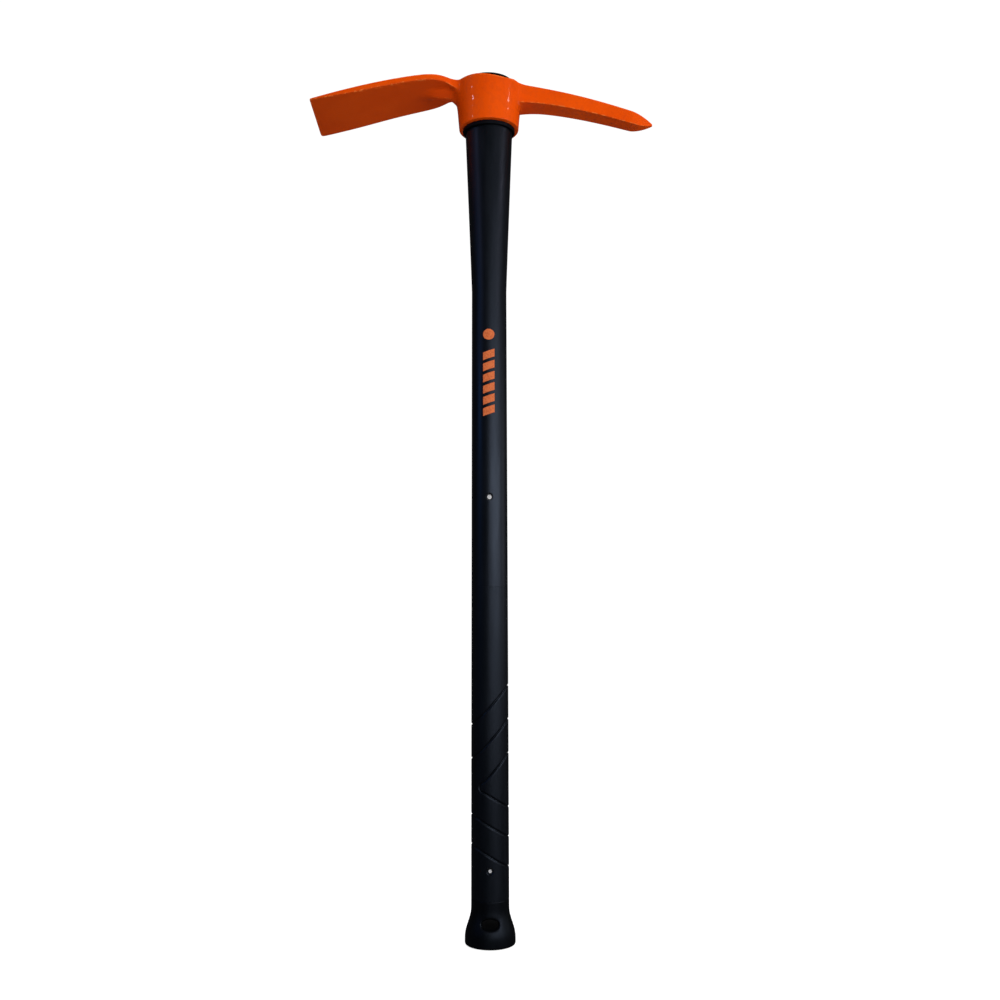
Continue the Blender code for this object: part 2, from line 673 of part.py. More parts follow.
def make_knob(group, cutters, finish):
    knob = turned("butt_knob", knob_profile(), group, finish)
    bm = bmesh.new()
    bmesh.ops.create_cone(bm, cap_ends=True, segments=32, radius1=1, radius2=1,
                          depth=KNOB_RADIUS * 4)
    for vert in bm.verts:
        vert.co = (vert.co.x * HANG_HOLE_HALF_X, vert.co.z, vert.co.y * HANG_HOLE_HALF_Z)
    hole = add_object("hang_hole", mesh_from(bm, "hang_hole"), cutters)
    hole.location.z = HANG_HOLE_Z
    cut(knob, hole)
    return knob


def main():
    clear_scene()
    parts = collection("pick_mattock")
    cutters = collection("cutters")
    enamel = material("orange_enamel", (0.80, 0.10, 0.006), 0.32)
    fibreglass = material("fibreglass", (0.78, 0.76, 0.66), 0.45)
    jacket_plastic = material("jacket_plastic", (0.012, 0.014, 0.019), 0.45)
    seal_rubber = material("seal_rubber", (0.018, 0.020, 0.022), 0.55)
    resin = material("epoxy_resin", (0.020, 0.018, 0.016), 0.25)
    crown_plastic = material("crown_plastic", (0.011, 0.011, 0.013), 0.40)
    grip_rubber = material("grip_rubber", (0.011, 0.012, 0.015), 0.58)
    knob_plastic = material("knob_plastic", (0.012, 0.013, 0.016), 0.50)

    make_head(parts, enamel)
    make_core(parts, fibreglass)
    make_jacket(parts, cutters, jacket_plastic)
    make_seal_ring(parts, seal_rubber)
    make_bond(parts, resin)
    make_crown(parts, crown_plastic)
    make_grip(parts, cutters, grip_rubber)
    make_knob(parts, cutters, knob_plastic)


main()
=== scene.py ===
# %% [markdown]
# # A pick mattock, piece by piece
#
# A mattock is a digging tool with two arms on one forged head: a wide adze blade
# and a square pick that ends in a point. The head sits on a fibreglass rod, and the
# rod wears a moulded plastic jacket, a rubber grip and a flared end knob.
#
# The CAD model is loaded first as a fixed frame. Each outer piece is then built
# again with more detail in the same place, so nothing has to be fitted afterwards.
# Lengths in the pieces are written in millimetres, because that is how a maker
# reads a drawing, and each mesh is scaled to metres once, at its end.

# %% Load the CAD frame
import math

import bmesh
import bpy
from mathutils import Matrix, Vector, kdtree


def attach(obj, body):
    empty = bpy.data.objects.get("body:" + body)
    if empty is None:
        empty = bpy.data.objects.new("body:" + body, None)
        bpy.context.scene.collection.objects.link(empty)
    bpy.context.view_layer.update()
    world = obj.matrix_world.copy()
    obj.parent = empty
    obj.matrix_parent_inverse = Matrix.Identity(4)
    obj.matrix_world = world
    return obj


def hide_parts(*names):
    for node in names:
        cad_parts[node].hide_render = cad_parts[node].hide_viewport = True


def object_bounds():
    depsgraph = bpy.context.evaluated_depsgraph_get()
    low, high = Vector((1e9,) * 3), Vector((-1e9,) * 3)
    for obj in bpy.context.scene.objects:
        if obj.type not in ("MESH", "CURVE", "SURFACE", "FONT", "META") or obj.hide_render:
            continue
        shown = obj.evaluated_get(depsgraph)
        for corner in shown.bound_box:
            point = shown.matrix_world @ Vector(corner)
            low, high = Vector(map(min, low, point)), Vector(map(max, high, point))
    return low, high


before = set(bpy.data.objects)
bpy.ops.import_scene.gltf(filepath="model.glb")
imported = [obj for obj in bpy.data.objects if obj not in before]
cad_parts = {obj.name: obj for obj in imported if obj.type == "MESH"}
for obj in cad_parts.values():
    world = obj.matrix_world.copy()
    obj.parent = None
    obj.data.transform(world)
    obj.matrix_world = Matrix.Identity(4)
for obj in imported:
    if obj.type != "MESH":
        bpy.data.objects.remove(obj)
cad_box = [list(corner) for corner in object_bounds()]
print("CAD box in metres:", [[round(value, 4) for value in corner] for corner in cad_box])

# %% [markdown]
# ## Small helpers
#
# Every piece ends the same way: its doubles are merged, its faces are turned
# outwards, and it is scaled to metres. Doing that in one function keeps each piece's
# own cell about its shape. The colour helper turns a hex code, as a picture editor
# shows it, into the linear values that a renderer works with.

# %% Helpers for meshes and colours
MM = 0.001


def linear(code):
    """The linear colour of an sRGB hex code such as #E8530F."""
    channels = [int(code[start:start + 2], 16) / 255 for start in (1, 3, 5)]
    return tuple(c / 12.92 if c <= 0.04045 else ((c + 0.055) / 1.055) ** 2.4
                 for c in channels) + (1.0,)


def add_object(name, data):
    """A new object in the scene that shows the data."""
    obj = bpy.data.objects.new(name, data)
    bpy.context.scene.collection.objects.link(obj)
    return obj


def make_object(bm, name):
    """Turns a bmesh in millimetres into an object in metres, at the origin."""
    bmesh.ops.remove_doubles(bm, verts=bm.verts, dist=0.001)
    bmesh.ops.recalc_face_normals(bm, faces=bm.faces)
    bmesh.ops.scale(bm, vec=(MM, MM, MM), verts=bm.verts)
    mesh = bpy.data.meshes.new(name)
    bm.to_mesh(mesh)
    bm.free()
    return add_object(name, mesh)


def spin_outline(bm, outline, steps):
    """Spins an outline of (radius, height) corners round the Z axis."""
    verts = [bm.verts.new((radius, 0, height)) for radius, height in outline]
    edges = [bm.edges.new(pair) for pair in zip(verts, verts[1:])]
    bmesh.ops.spin(bm, geom=verts + edges, cent=(0, 0, 0), axis=(0, 0, 1), angle=2 * math.pi,
                   steps=steps, use_merge=True)


def subdivide(obj, levels):
    """Rounds a cage with a Subdivision Surface, as fine in the view as in the render."""
    smooth = obj.modifiers.new("rounded", "SUBSURF")
    smooth.levels = levels
    smooth.render_levels = levels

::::

In the listing above, find the line with "make_head(parts, enamel)" and the line with "before = set(bpy.data.objects)". Output those two lines and every line between them, exactly as written.

    make_head(parts, enamel)
    make_core(parts, fibreglass)
    make_jacket(parts, cutters, jacket_plastic)
    make_seal_ring(parts, seal_rubber)
    make_bond(parts, resin)
    make_crown(parts, crown_plastic)
    make_grip(parts, cutters, grip_rubber)
    make_knob(parts, cutters, knob_plastic)


main()
=== scene.py ===
# %% [markdown]
# # A pick mattock, piece by piece
#
# A mattock is a digging tool with two arms on one forged head: a wide adze blade
# and a square pick that ends in a point. The head sits on a fibreglass rod, and the
# rod wears a moulded plastic jacket, a rubber grip and a flared end knob.
#
# The CAD model is loaded first as a fixed frame. Each outer piece is then built
# again with more detail in the same place, so nothing has to be fitted afterwards.
# Lengths in the pieces are written in millimetres, because that is how a maker
# reads a drawing, and each mesh is scaled to metres once, at its end.

# %% Load the CAD frame
import math

import bmesh
import bpy
from mathutils import Matrix, Vector, kdtree


def attach(obj, body):
    empty = bpy.data.objects.get("body:" + body)
    if empty is None:
        empty = bpy.data.objects.new("body:" + body, None)
        bpy.context.scene.collection.objects.link(empty)
    bpy.context.view_layer.update()
    world = obj.matrix_world.copy()
    obj.parent = empty
    obj.matrix_parent_inverse = Matrix.Identity(4)
    obj.matrix_world = world
    return obj


def hide_parts(*names):
    for node in names:
        cad_parts[node].hide_render = cad_parts[node].hide_viewport = True


def object_bounds():
    depsgraph = bpy.context.evaluated_depsgraph_get()
    low, high = Vector((1e9,) * 3), Vector((-1e9,) * 3)
    for obj in bpy.context.scene.objects:
        if obj.type not in ("MESH", "CURVE", "SURFACE", "FONT", "META") or obj.hide_render:
            continue
        shown = obj.evaluated_get(depsgraph)
        for corner in shown.bound_box:
            point = shown.matrix_world @ Vector(corner)
            low, high = Vector(map(min, low, point)), Vector(map(max, high, point))
    return low, high


before = set(bpy.data.objects)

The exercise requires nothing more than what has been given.